WRITTEN REQUEST:
Copy these lines exactly and nothing else: from the line holding "const housing = new THREE.Group();" to the line holding "the right side.", both lines included.

------

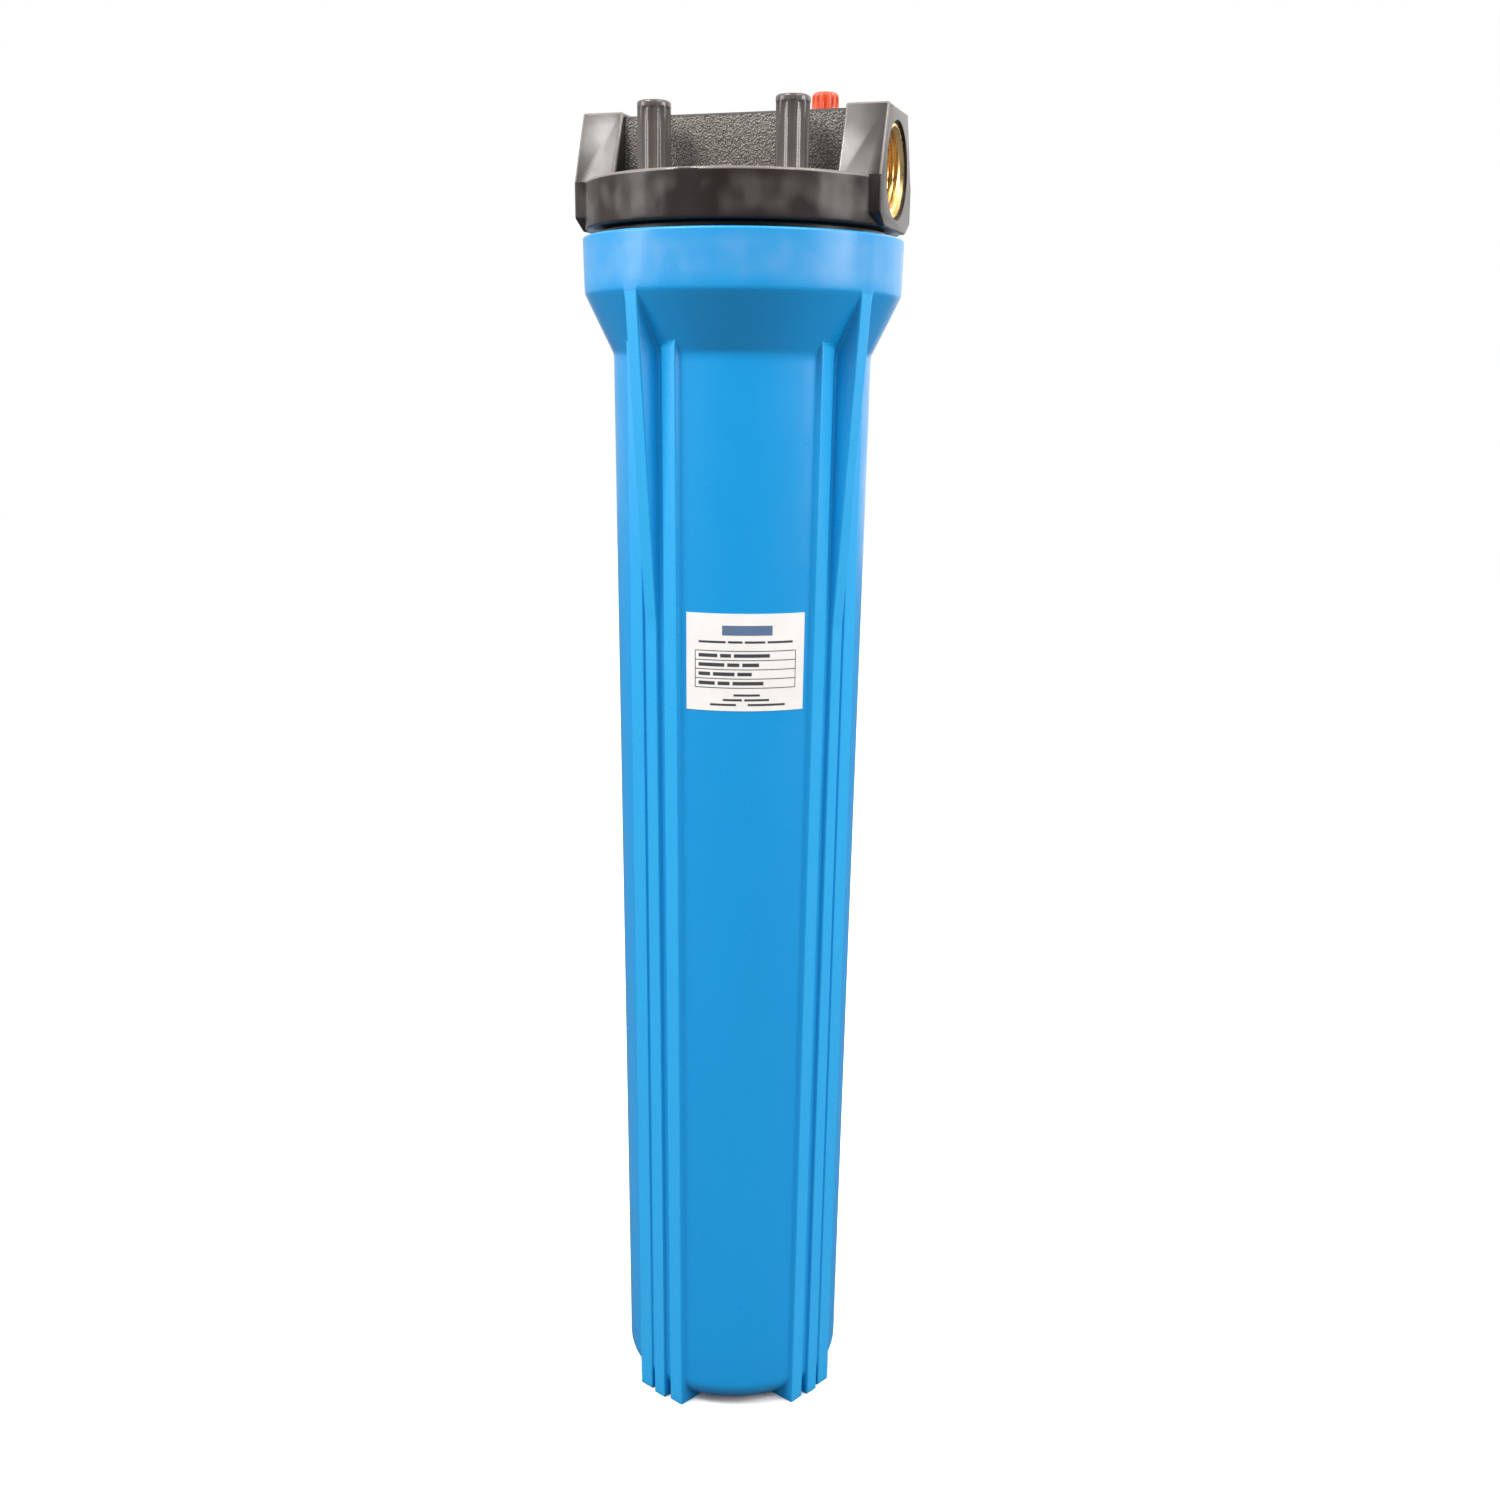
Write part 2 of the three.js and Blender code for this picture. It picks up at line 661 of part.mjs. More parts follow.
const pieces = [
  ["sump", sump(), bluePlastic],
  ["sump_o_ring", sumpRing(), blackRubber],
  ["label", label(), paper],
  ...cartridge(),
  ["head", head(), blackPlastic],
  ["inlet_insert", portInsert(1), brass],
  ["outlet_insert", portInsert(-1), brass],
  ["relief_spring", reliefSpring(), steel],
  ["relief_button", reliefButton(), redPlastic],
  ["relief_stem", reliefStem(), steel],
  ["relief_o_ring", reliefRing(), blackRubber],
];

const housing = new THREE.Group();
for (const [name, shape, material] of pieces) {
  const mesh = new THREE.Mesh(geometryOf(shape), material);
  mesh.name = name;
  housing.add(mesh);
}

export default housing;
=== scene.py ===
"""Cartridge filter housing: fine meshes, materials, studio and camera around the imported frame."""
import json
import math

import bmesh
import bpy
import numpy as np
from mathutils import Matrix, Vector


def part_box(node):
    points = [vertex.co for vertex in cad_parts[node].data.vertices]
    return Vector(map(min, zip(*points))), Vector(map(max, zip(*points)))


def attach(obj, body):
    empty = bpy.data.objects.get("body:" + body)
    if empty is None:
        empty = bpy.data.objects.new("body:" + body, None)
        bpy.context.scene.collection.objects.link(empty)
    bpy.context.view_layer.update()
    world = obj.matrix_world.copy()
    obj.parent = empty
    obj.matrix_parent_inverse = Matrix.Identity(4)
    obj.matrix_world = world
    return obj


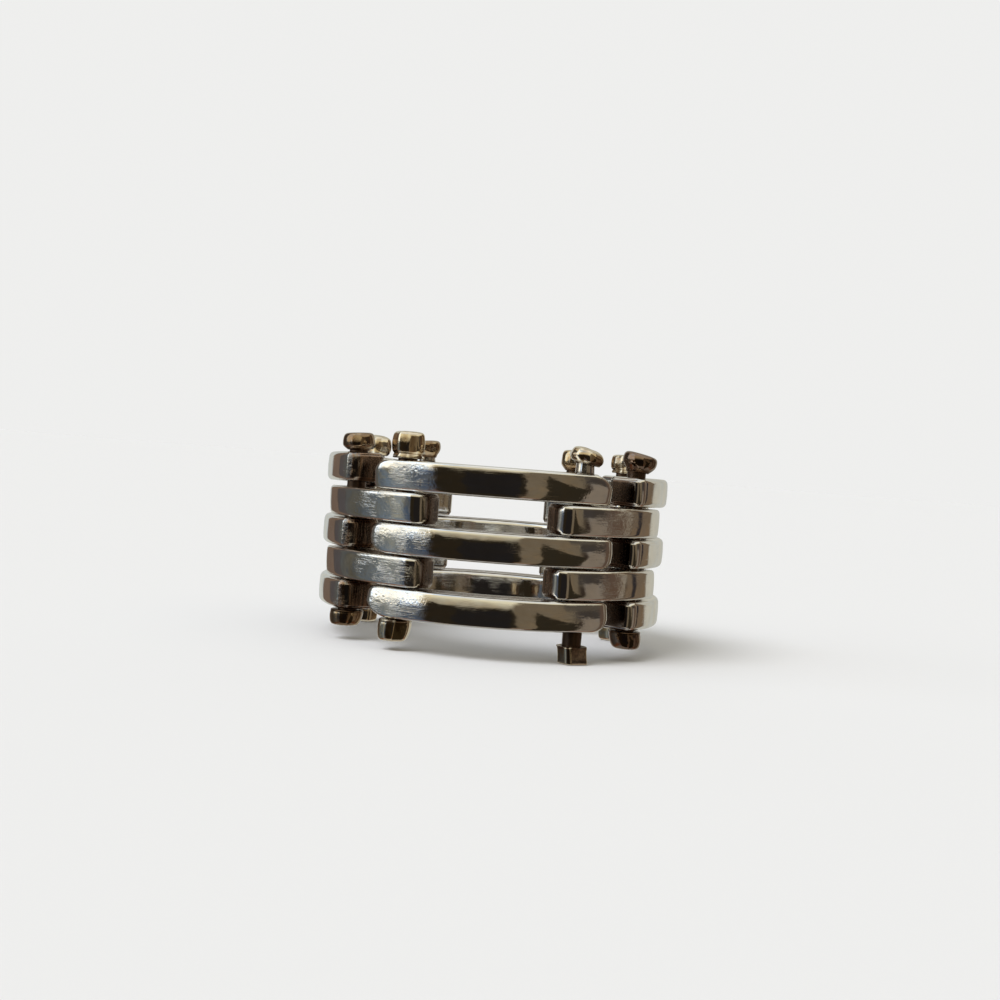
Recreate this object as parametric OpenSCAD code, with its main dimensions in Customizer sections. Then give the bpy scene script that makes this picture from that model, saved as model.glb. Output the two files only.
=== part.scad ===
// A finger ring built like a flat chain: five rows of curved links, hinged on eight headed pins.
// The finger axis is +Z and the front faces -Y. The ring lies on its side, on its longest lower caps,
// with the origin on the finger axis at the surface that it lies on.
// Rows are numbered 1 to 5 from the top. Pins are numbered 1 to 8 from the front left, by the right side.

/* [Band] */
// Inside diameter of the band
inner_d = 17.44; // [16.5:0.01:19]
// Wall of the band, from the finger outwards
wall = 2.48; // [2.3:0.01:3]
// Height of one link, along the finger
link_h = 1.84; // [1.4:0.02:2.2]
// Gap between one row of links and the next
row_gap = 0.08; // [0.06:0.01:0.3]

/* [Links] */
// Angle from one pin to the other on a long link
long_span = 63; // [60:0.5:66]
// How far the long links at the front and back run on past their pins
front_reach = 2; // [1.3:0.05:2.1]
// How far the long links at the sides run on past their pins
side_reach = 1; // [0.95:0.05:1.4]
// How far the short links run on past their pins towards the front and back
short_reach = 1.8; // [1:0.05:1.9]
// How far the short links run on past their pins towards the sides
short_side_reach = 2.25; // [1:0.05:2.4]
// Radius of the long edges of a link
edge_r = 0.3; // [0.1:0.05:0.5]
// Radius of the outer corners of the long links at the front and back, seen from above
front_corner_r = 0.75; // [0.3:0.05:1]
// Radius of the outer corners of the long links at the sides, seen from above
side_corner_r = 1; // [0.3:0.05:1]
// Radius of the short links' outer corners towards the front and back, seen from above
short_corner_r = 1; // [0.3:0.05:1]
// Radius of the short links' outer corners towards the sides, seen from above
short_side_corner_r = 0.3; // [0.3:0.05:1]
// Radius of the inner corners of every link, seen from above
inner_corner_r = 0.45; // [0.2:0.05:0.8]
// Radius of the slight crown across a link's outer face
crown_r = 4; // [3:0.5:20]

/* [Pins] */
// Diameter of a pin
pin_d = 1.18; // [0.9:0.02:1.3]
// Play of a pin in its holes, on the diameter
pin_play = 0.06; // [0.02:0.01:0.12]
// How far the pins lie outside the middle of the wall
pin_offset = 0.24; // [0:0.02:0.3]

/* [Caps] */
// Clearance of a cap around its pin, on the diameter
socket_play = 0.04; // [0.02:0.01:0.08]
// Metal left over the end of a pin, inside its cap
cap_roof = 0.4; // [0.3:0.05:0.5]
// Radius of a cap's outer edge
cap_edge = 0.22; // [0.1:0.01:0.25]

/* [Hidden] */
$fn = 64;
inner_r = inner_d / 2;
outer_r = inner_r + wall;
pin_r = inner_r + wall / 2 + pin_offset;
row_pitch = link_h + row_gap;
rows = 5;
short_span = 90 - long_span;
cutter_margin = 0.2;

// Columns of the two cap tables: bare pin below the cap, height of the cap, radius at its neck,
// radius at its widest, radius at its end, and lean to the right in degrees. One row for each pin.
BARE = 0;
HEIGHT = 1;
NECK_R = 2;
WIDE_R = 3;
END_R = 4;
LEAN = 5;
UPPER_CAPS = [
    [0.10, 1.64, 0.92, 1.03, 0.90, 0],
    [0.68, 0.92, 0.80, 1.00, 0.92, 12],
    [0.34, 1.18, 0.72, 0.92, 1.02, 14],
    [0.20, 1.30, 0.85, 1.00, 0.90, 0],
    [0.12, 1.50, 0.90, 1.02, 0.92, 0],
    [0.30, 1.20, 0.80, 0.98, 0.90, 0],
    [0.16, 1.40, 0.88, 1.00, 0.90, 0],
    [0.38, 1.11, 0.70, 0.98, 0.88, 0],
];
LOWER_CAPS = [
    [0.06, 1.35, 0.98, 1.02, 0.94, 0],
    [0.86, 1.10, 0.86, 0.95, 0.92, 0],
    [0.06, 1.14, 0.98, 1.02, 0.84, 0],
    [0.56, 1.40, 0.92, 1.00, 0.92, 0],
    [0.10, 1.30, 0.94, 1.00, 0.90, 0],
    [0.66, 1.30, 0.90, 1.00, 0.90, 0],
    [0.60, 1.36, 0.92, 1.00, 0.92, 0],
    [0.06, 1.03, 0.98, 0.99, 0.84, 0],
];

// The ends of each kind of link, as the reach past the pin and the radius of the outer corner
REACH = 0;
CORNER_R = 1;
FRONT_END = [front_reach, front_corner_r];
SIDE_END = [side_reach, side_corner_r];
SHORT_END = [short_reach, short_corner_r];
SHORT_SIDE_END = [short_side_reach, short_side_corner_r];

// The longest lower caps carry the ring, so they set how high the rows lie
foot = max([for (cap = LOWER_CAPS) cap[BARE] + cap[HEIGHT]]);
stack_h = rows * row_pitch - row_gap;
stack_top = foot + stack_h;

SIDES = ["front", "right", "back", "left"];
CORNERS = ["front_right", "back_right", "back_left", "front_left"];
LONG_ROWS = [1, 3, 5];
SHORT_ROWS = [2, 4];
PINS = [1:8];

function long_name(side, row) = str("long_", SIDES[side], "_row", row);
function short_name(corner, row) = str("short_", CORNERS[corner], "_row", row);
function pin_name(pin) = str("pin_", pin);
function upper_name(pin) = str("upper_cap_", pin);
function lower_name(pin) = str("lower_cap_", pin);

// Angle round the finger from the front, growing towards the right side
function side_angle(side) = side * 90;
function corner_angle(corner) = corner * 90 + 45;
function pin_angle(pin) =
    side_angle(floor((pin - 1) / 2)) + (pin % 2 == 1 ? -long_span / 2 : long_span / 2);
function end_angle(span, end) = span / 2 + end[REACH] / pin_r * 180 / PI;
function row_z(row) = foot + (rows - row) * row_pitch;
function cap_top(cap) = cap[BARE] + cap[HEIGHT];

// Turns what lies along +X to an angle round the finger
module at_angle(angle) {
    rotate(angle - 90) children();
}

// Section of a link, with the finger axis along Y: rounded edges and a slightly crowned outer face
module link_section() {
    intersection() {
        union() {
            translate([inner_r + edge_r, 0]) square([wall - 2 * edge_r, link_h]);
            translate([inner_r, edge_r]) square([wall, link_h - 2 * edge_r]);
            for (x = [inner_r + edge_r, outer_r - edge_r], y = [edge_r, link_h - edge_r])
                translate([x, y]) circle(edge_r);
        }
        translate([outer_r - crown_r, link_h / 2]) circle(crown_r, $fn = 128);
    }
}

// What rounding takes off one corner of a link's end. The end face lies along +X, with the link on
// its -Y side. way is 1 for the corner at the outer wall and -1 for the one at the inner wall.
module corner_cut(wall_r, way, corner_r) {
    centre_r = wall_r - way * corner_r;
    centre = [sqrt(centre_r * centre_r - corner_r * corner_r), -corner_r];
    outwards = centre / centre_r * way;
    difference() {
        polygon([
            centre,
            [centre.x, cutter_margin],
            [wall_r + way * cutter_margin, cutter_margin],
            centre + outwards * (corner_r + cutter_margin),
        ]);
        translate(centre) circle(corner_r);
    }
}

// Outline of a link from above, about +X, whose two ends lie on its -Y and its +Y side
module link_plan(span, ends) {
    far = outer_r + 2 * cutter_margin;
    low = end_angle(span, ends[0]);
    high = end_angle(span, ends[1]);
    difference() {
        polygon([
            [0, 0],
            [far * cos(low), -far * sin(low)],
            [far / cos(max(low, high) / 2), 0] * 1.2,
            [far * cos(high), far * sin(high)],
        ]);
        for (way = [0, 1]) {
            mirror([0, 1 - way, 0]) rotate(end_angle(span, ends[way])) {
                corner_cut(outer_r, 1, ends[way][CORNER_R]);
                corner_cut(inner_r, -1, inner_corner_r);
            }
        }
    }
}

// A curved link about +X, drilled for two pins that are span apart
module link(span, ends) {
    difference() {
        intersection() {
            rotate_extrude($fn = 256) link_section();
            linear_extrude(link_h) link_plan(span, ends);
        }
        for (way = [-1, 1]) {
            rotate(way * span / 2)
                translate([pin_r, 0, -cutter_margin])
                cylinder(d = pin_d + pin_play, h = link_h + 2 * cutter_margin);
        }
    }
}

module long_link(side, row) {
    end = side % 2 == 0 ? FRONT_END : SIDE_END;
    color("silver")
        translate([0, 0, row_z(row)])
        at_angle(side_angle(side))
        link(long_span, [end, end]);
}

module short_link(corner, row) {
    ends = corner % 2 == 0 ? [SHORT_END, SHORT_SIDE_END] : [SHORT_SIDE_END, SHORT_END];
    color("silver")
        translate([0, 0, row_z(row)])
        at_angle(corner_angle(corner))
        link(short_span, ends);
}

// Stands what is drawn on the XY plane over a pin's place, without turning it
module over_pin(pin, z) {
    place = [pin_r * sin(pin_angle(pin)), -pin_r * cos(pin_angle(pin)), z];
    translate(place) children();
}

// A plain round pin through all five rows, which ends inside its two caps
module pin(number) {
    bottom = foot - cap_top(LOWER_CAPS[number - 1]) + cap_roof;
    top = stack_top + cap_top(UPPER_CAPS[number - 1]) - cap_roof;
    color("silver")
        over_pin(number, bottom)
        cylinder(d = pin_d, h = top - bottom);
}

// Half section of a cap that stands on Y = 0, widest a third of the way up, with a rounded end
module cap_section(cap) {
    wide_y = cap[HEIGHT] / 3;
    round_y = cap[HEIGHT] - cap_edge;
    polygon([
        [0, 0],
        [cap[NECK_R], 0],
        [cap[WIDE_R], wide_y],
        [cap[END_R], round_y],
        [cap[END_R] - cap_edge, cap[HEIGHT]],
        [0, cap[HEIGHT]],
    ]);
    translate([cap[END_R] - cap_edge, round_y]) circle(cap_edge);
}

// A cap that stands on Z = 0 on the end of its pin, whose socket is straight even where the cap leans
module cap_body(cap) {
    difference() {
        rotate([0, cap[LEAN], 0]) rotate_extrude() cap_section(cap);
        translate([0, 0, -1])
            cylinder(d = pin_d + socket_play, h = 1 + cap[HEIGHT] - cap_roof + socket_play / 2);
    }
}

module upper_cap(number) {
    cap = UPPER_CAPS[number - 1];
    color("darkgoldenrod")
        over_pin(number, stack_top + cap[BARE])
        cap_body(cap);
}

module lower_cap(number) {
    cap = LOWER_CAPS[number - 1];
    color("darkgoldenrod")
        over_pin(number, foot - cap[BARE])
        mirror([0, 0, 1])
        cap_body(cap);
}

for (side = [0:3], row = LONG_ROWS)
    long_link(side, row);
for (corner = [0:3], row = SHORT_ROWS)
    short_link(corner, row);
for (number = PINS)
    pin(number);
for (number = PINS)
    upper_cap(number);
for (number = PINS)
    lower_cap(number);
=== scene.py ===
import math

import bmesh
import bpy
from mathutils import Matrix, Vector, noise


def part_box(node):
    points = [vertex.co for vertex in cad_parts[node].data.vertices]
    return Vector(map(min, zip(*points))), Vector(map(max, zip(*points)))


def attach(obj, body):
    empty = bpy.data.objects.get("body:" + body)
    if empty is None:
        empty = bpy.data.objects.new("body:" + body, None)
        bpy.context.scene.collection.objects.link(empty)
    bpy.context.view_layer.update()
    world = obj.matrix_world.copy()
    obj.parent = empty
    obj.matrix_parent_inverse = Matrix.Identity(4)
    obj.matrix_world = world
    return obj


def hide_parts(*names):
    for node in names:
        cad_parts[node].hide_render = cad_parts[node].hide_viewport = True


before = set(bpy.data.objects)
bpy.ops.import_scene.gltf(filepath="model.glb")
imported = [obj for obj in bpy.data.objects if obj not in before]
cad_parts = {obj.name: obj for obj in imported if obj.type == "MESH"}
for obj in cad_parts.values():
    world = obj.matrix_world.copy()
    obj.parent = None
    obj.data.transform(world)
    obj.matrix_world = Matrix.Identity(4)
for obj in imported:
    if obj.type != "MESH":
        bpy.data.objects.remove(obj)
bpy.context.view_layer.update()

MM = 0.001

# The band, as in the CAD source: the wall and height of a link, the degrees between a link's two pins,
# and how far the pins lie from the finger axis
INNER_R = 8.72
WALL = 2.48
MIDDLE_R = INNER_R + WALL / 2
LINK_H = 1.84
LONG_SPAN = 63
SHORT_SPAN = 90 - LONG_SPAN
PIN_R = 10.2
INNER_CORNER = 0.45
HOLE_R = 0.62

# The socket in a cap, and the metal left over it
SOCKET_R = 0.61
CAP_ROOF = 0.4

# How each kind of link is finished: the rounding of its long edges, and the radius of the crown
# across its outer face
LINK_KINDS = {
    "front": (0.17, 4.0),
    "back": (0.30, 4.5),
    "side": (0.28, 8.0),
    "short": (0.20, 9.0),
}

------

OUTPUT FOR THIS EXERCISE:
const housing = new THREE.Group();
for (const [name, shape, material] of pieces) {
  const mesh = new THREE.Mesh(geometryOf(shape), material);
  mesh.name = name;
  housing.add(mesh);
}

export default housing;
=== scene.py ===
"""Cartridge filter housing: fine meshes, materials, studio and camera around the imported frame."""
import json
import math

import bmesh
import bpy
import numpy as np
from mathutils import Matrix, Vector


def part_box(node):
    points = [vertex.co for vertex in cad_parts[node].data.vertices]
    return Vector(map(min, zip(*points))), Vector(map(max, zip(*points)))


def attach(obj, body):
    empty = bpy.data.objects.get("body:" + body)
    if empty is None:
        empty = bpy.data.objects.new("body:" + body, None)
        bpy.context.scene.collection.objects.link(empty)
    bpy.context.view_layer.update()
    world = obj.matrix_world.copy()
    obj.parent = empty
    obj.matrix_parent_inverse = Matrix.Identity(4)
    obj.matrix_world = world
    return obj


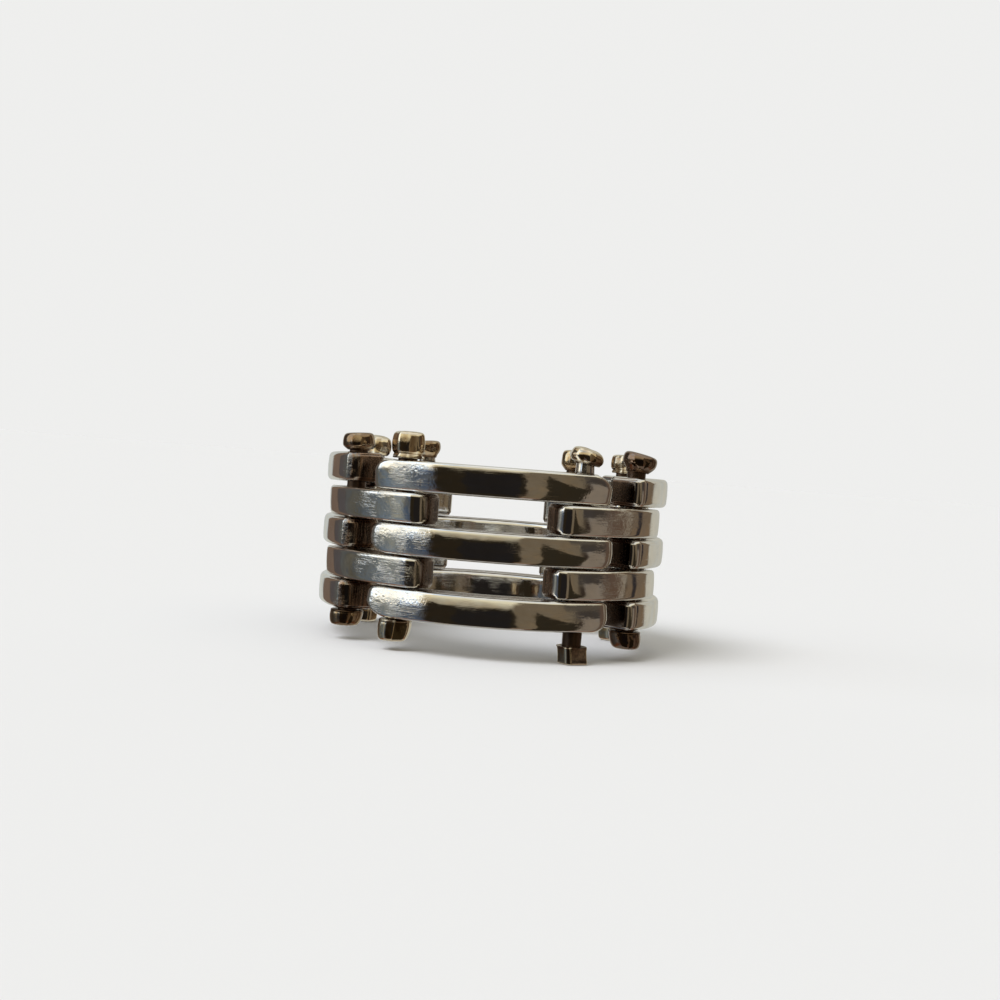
Recreate this object as parametric OpenSCAD code, with its main dimensions in Customizer sections. Then give the bpy scene script that makes this picture from that model, saved as model.glb. Output the two files only.
=== part.scad ===
// A finger ring built like a flat chain: five rows of curved links, hinged on eight headed pins.
// The finger axis is +Z and the front faces -Y. The ring lies on its side, on its longest lower caps,
// with the origin on the finger axis at the surface that it lies on.
// Rows are numbered 1 to 5 from the top. Pins are numbered 1 to 8 from the front left, by the right side.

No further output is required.